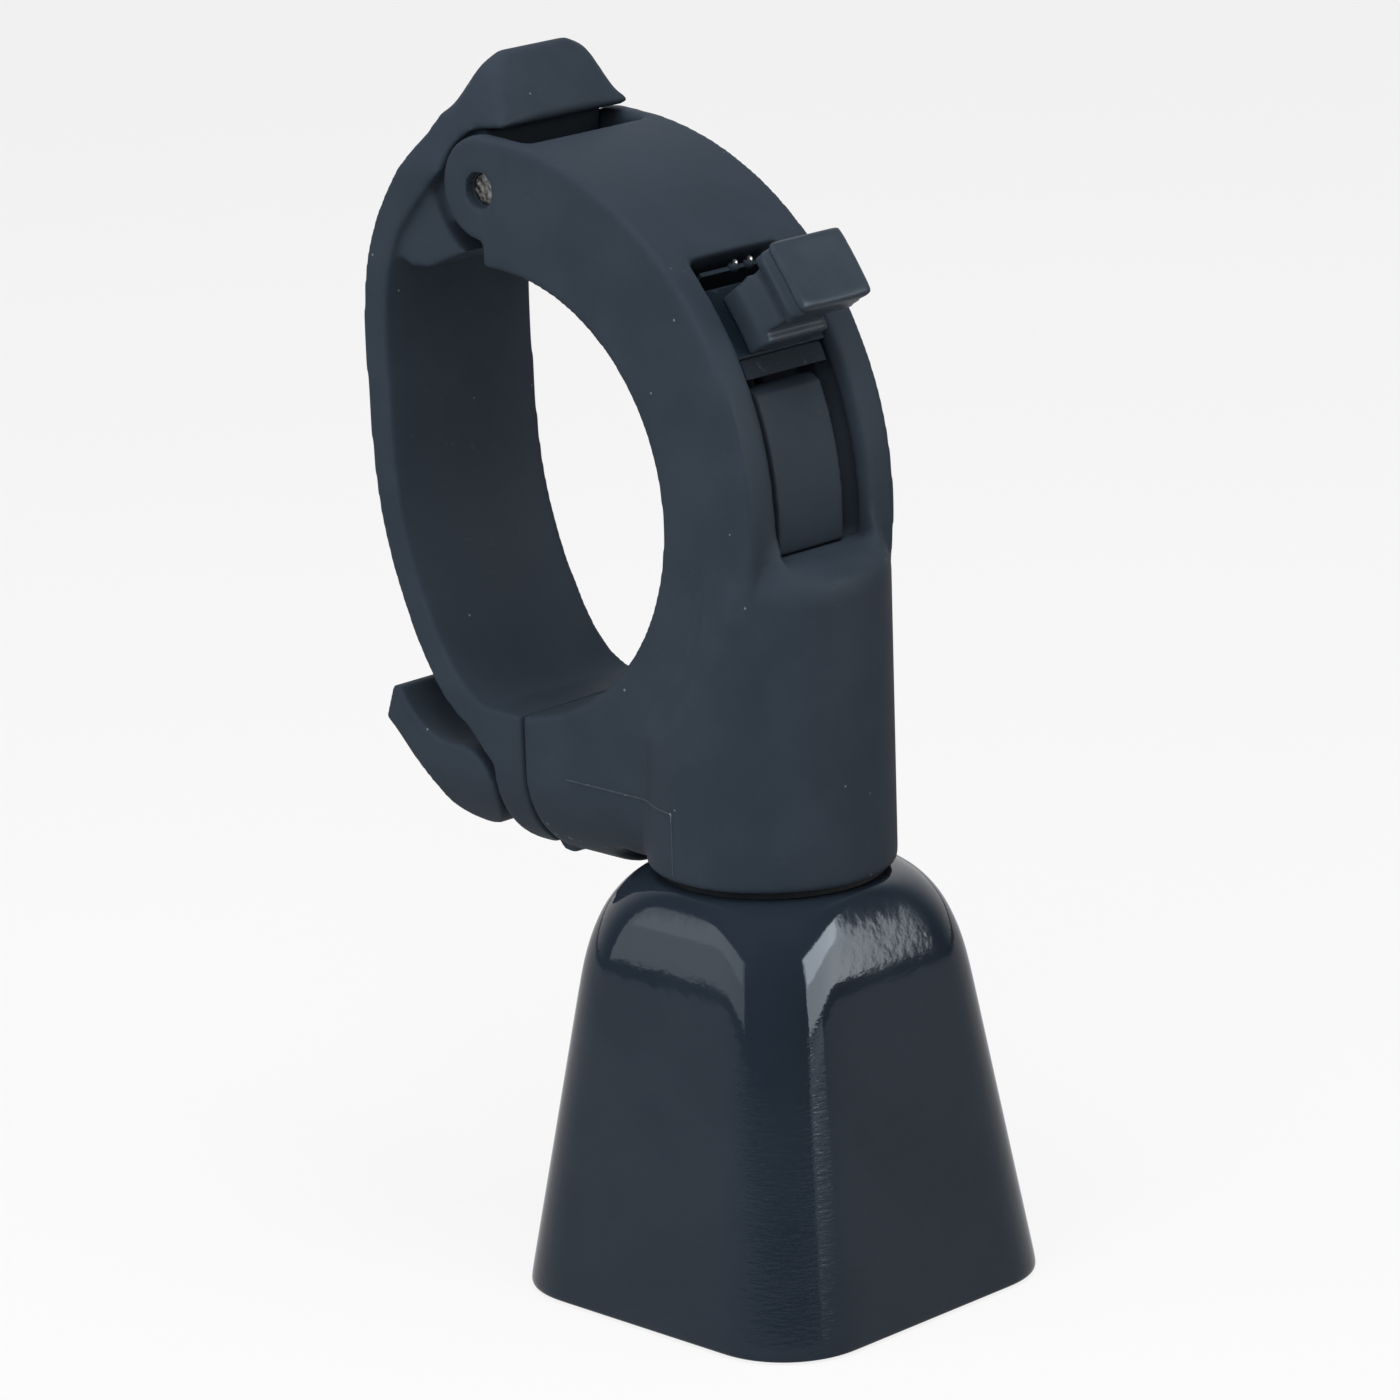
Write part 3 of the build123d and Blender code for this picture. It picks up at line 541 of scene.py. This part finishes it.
def mouldRidges(bm):
    # the fine line where the two halves of the mould met, on both sides of the flange and neck
    skin = BVHTree.FromBMesh(bm)
    start, corner, step = bodyShape["ridgeStart"], bodyShape["ridgeTurn"], bodyShape["ridgeStep"]
    height, end = bodyShape["ridgeHeight"], bodyShape["ridgeEnd"]
    route = [(start + k * step, height) for k in range(round((corner - start) / step))]
    route += [(corner, height - k * step) for k in range(int((height - end) / step) + 1)]
    line = bpy.data.curves.new("ridge", "CURVE")
    line.dimensions = "3D"
    line.bevel_depth = bodyShape["ridgeRadius"] * mm
    line.bevel_resolution = 2
    line.use_fill_caps = True
    for side in (-1, 1):
        spline = line.splines.new("POLY")
        spline.points.add(len(route) - 1)
        for point, (x, z) in zip(spline.points, route):
            probe = Vector((x, side * bodyShape["ridgeProbe"], z)) * mm
            hit = skin.ray_cast(probe, Vector((0, -side, 0)))[0]
            point.co = (*hit, 1)
    draft = newObject("ridge", line)
    mesh = finalMesh(draft)
    bpy.data.objects.remove(draft)
    addPiece("mouldRidges", mesh, "mouldLine", "clamp_body", replacing=False)


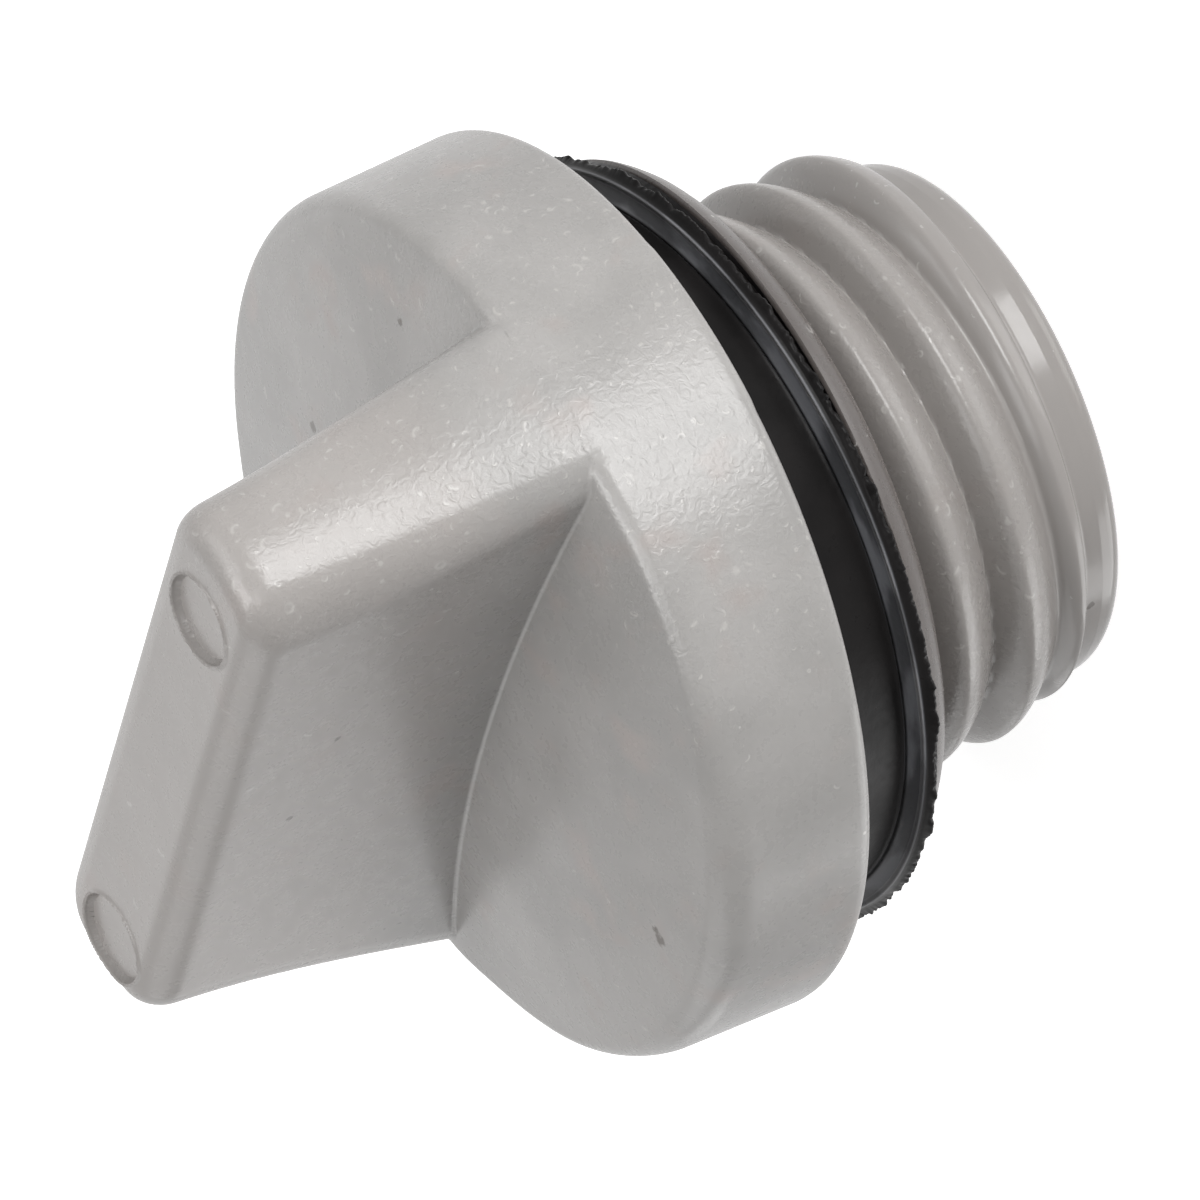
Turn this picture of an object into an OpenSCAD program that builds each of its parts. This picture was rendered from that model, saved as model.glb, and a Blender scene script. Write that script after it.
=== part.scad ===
// Oil filler cap with a finger wing, a coarse screw thread and a rubber seal ring.
// The cap stands on the end of its hollow stem: z is 0 there and grows towards the wing.
// The wing lies along the X axis. All sizes are in millimetres.

/* [Head] */
// Outside diameter of the head at its lower edge
head_d = 30.4; // [28:0.2:36]
// Height of the outer wall of the head, up to the sharp corner before rounding
head_wall_h = 5.9; // [4.5:0.1:8]
// Slope of the outer wall of the head, in degrees
head_draft = 1.4; // [0:0.1:4]
// Rise of the domed top of the head from its wall to its middle
head_dome_h = 1.65; // [0.6:0.05:2.5]
// Rounding of the upper edge of the head
head_shoulder_round = 0.9; // [0.3:0.1:1.6]
// Rounding of the lower edge of the head
head_rim_round = 0.7; // [0.2:0.1:1.2]

/* [Wing] */
// Distance from the edge of the head to each end of the wing, at the height of the outer wall
wing_end_gap = 1.4; // [1.2:0.1:6]
// How far the middle of each end of the wing bulges out past its corners
wing_end_bulge = 0.8; // [0:0.1:1.5]
// Width of the wing at its top
wing_top_w = 5.7; // [4.5:0.1:8]
// Height of the top of the wing over the lower edge of the head
wing_top_h = 18.1; // [14:0.1:22]
// Slope of the two long sides of the wing, in degrees
wing_side_draft = 3.4; // [0.5:0.1:5]
// Slope of the two ends of the wing, in degrees
wing_end_draft = 4.8; // [1:0.1:8]
// Rounding of the upright edges of the wing
wing_edge_round = 1.5; // [1.2:0.1:2]
// Rounding of the edges round the top of the wing
wing_top_round = 1.2; // [0.4:0.1:1.2]
// Radius of the hollow curve from each end of the wing down to the head
wing_end_fillet = 1; // [0.4:0.1:1.2]
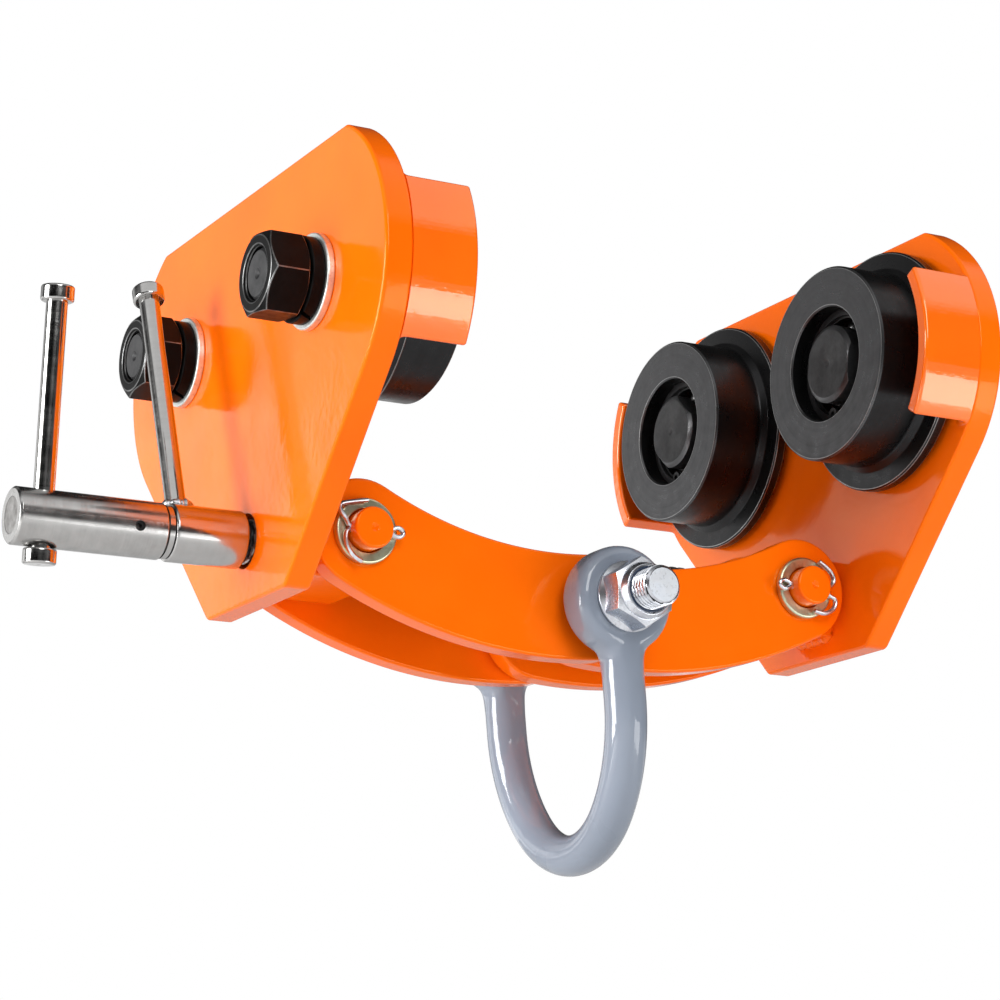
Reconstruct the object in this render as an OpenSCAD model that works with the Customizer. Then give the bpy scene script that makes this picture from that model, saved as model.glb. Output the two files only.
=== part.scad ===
// Spindle beam trolley with four flanged wheels, bent arms and a bow shackle.
// X runs across the beam, Y along it and Z up.
// The origin lies between the sides at the height where the wheels run on the flange.
// The left side is the one with the handles, the near side is at negative Y.

/* [Trolley] */
// Distance between the inner faces of the two side plates as shown
side_gap = 251; // [225:1:258]
// Distance between the two axles of one side
wheelbase = 120; // [108:1:160]
// Height of the arm pins below the wheels' running plane
pin_drop = 46; // [42:1:60]
// Distance of each arm pin from its side plate's inner face
pin_setback = 22.5; // [22.5:0.5:26]
// Height of the shackle bolt below the arm pins in the open trolley
bolt_drop = 19; // [12:1:30]

/* [Side plates] */
// Thickness of a side plate
side_t = 11; // [8:0.5:16]
// Radius of the plate's rounded shoulders about each axle
side_r = 59.5; // [56:0.5:66]
// Height of the plate's flat top above the axles
side_top = 53.5; // [40:0.5:55]
// Height of the plate's bottom edge below the arm pins
side_low = 24.5; // [20:0.5:40]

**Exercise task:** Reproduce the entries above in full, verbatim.

**Solved exercise:**
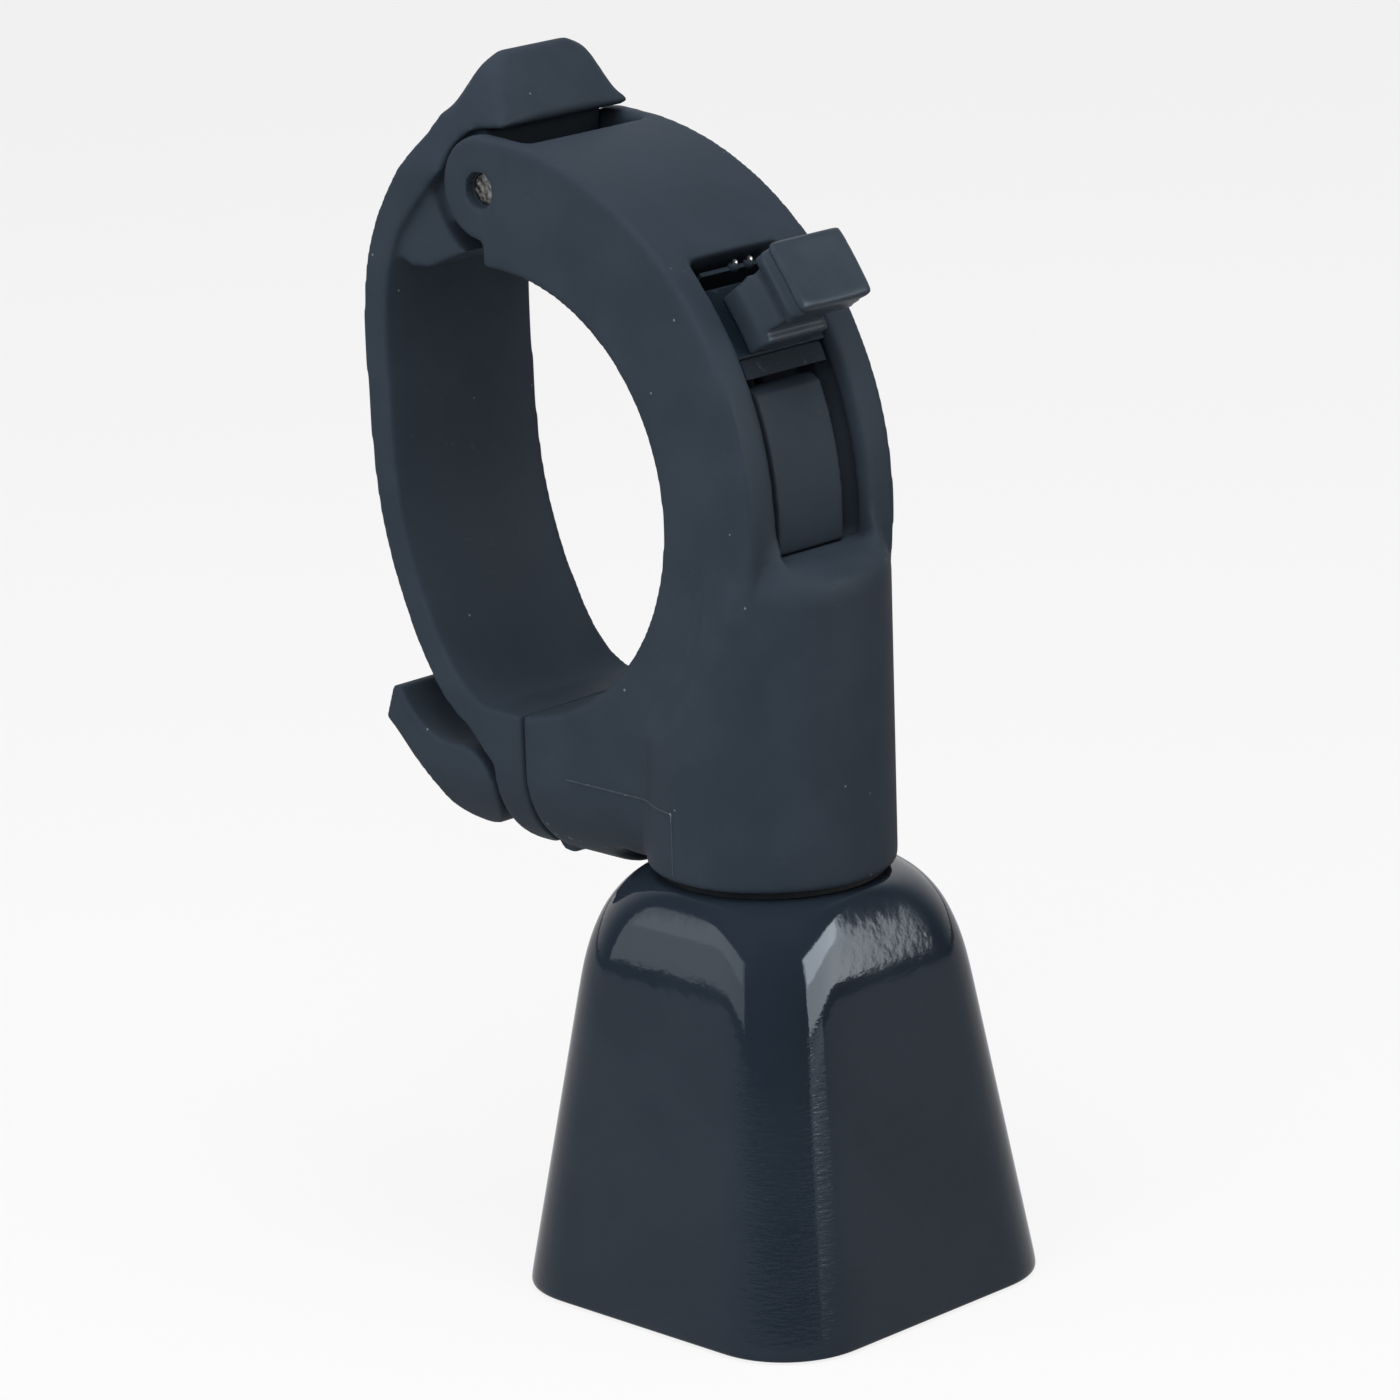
Write part 3 of the build123d and Blender code for this picture. It picks up at line 541 of scene.py. This part finishes it.
def mouldRidges(bm):
    # the fine line where the two halves of the mould met, on both sides of the flange and neck
    skin = BVHTree.FromBMesh(bm)
    start, corner, step = bodyShape["ridgeStart"], bodyShape["ridgeTurn"], bodyShape["ridgeStep"]
    height, end = bodyShape["ridgeHeight"], bodyShape["ridgeEnd"]
    route = [(start + k * step, height) for k in range(round((corner - start) / step))]
    route += [(corner, height - k * step) for k in range(int((height - end) / step) + 1)]
    line = bpy.data.curves.new("ridge", "CURVE")
    line.dimensions = "3D"
    line.bevel_depth = bodyShape["ridgeRadius"] * mm
    line.bevel_resolution = 2
    line.use_fill_caps = True
    for side in (-1, 1):
        spline = line.splines.new("POLY")
        spline.points.add(len(route) - 1)
        for point, (x, z) in zip(spline.points, route):
            probe = Vector((x, side * bodyShape["ridgeProbe"], z)) * mm
            hit = skin.ray_cast(probe, Vector((0, -side, 0)))[0]
            point.co = (*hit, 1)
    draft = newObject("ridge", line)
    mesh = finalMesh(draft)
    bpy.data.objects.remove(draft)
    addPiece("mouldRidges", mesh, "mouldLine", "clamp_body", replacing=False)


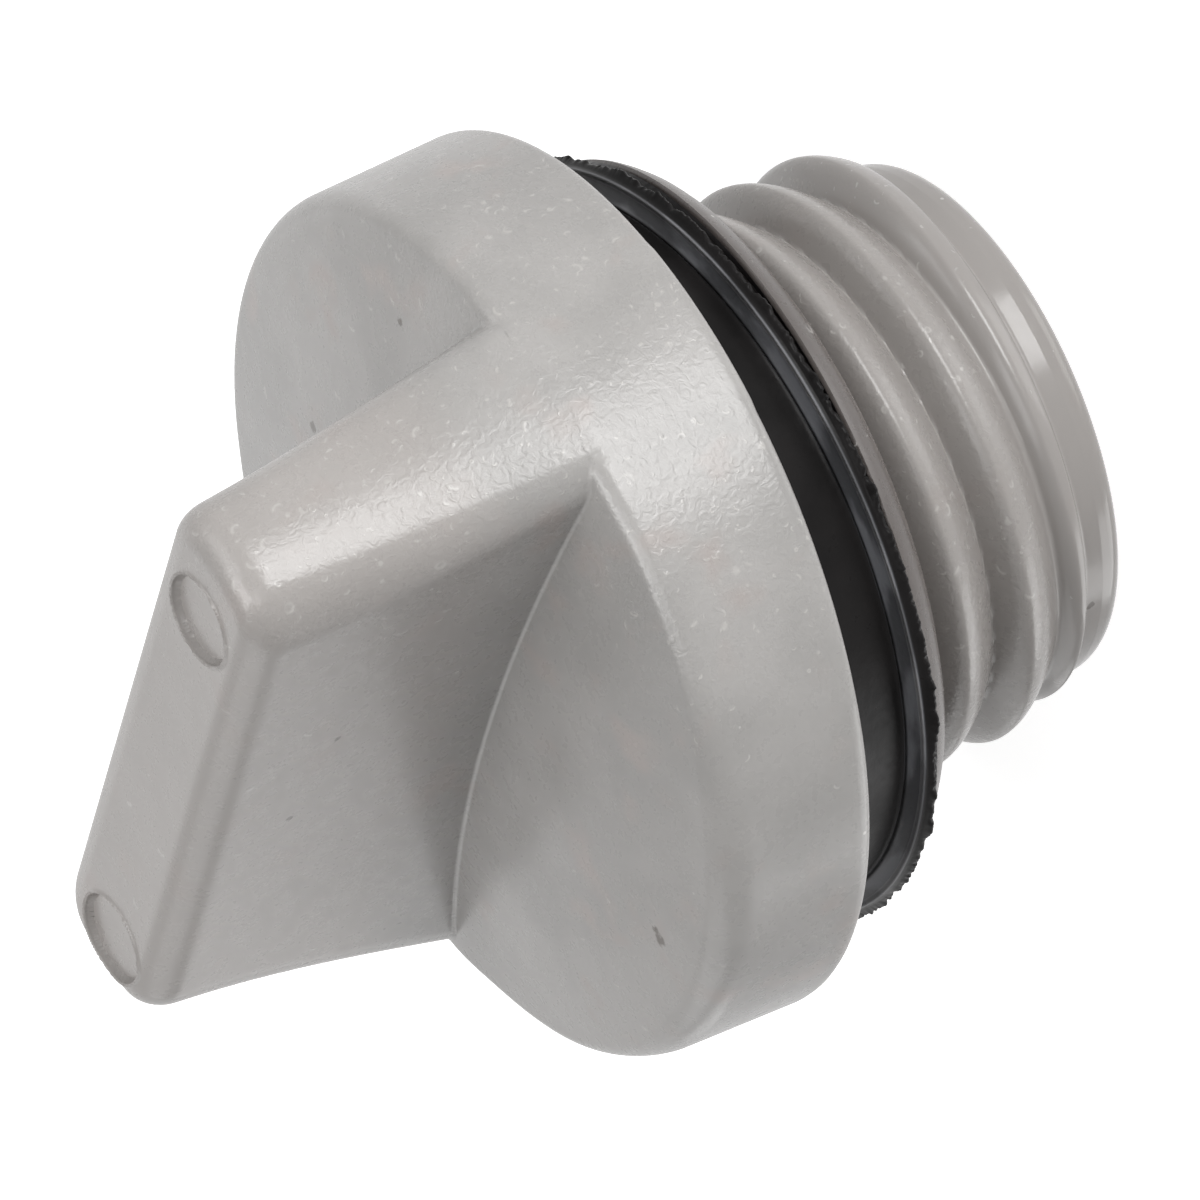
Turn this picture of an object into an OpenSCAD program that builds each of its parts. This picture was rendered from that model, saved as model.glb, and a Blender scene script. Write that script after it.
=== part.scad ===
// Oil filler cap with a finger wing, a coarse screw thread and a rubber seal ring.
// The cap stands on the end of its hollow stem: z is 0 there and grows towards the wing.
// The wing lies along the X axis. All sizes are in millimetres.

/* [Head] */
// Outside diameter of the head at its lower edge
head_d = 30.4; // [28:0.2:36]
// Height of the outer wall of the head, up to the sharp corner before rounding
head_wall_h = 5.9; // [4.5:0.1:8]
// Slope of the outer wall of the head, in degrees
head_draft = 1.4; // [0:0.1:4]
// Rise of the domed top of the head from its wall to its middle
head_dome_h = 1.65; // [0.6:0.05:2.5]
// Rounding of the upper edge of the head
head_shoulder_round = 0.9; // [0.3:0.1:1.6]
// Rounding of the lower edge of the head
head_rim_round = 0.7; // [0.2:0.1:1.2]

/* [Wing] */
// Distance from the edge of the head to each end of the wing, at the height of the outer wall
wing_end_gap = 1.4; // [1.2:0.1:6]
// How far the middle of each end of the wing bulges out past its corners
wing_end_bulge = 0.8; // [0:0.1:1.5]
// Width of the wing at its top
wing_top_w = 5.7; // [4.5:0.1:8]
// Height of the top of the wing over the lower edge of the head
wing_top_h = 18.1; // [14:0.1:22]
// Slope of the two long sides of the wing, in degrees
wing_side_draft = 3.4; // [0.5:0.1:5]
// Slope of the two ends of the wing, in degrees
wing_end_draft = 4.8; // [1:0.1:8]
// Rounding of the upright edges of the wing
wing_edge_round = 1.5; // [1.2:0.1:2]
// Rounding of the edges round the top of the wing
wing_top_round = 1.2; // [0.4:0.1:1.2]
// Radius of the hollow curve from each end of the wing down to the head
wing_end_fillet = 1; // [0.4:0.1:1.2]
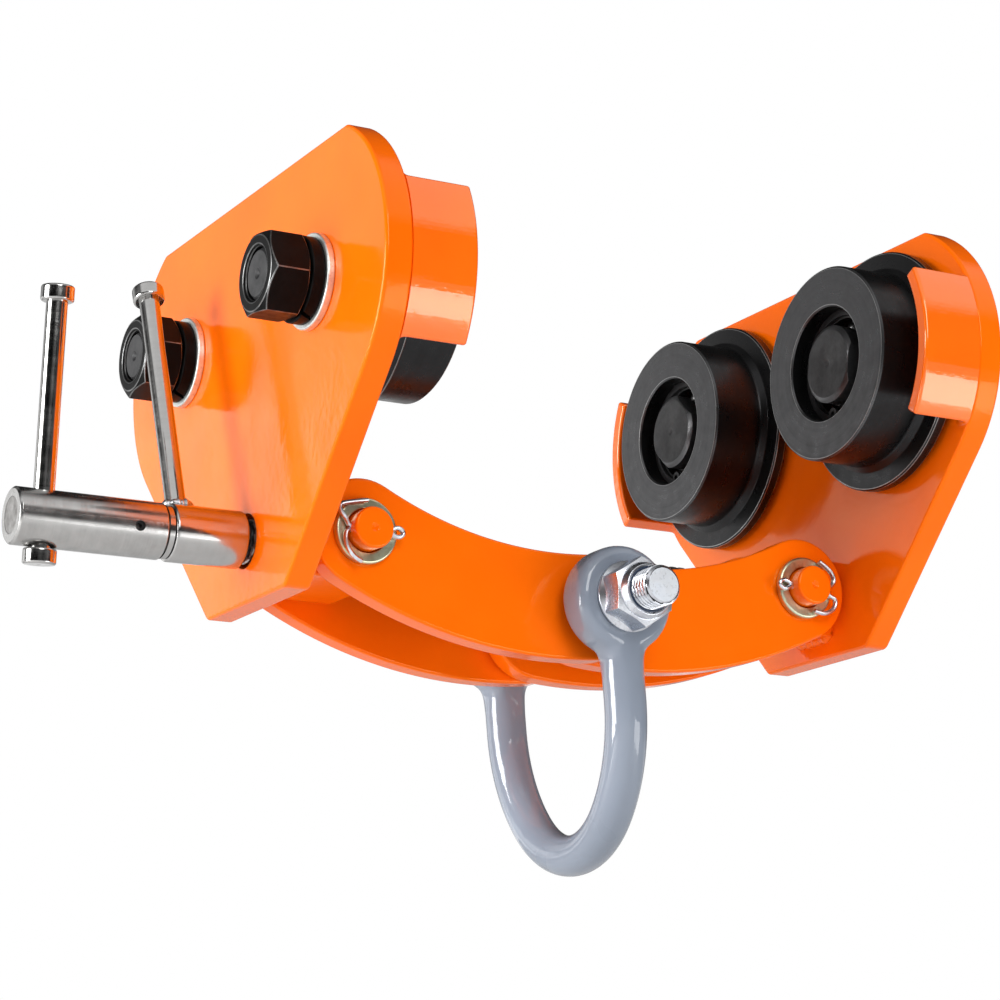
Reconstruct the object in this render as an OpenSCAD model that works with the Customizer. Then give the bpy scene script that makes this picture from that model, saved as model.glb. Output the two files only.
=== part.scad ===
// Spindle beam trolley with four flanged wheels, bent arms and a bow shackle.
// X runs across the beam, Y along it and Z up.
// The origin lies between the sides at the height where the wheels run on the flange.
// The left side is the one with the handles, the near side is at negative Y.

/* [Trolley] */
// Distance between the inner faces of the two side plates as shown
side_gap = 251; // [225:1:258]
// Distance between the two axles of one side
wheelbase = 120; // [108:1:160]
// Height of the arm pins below the wheels' running plane
pin_drop = 46; // [42:1:60]
// Distance of each arm pin from its side plate's inner face
pin_setback = 22.5; // [22.5:0.5:26]
// Height of the shackle bolt below the arm pins in the open trolley
bolt_drop = 19; // [12:1:30]

/* [Side plates] */
// Thickness of a side plate
side_t = 11; // [8:0.5:16]
// Radius of the plate's rounded shoulders about each axle
side_r = 59.5; // [56:0.5:66]
// Height of the plate's flat top above the axles
side_top = 53.5; // [40:0.5:55]
// Height of the plate's bottom edge below the arm pins
side_low = 24.5; // [20:0.5:40]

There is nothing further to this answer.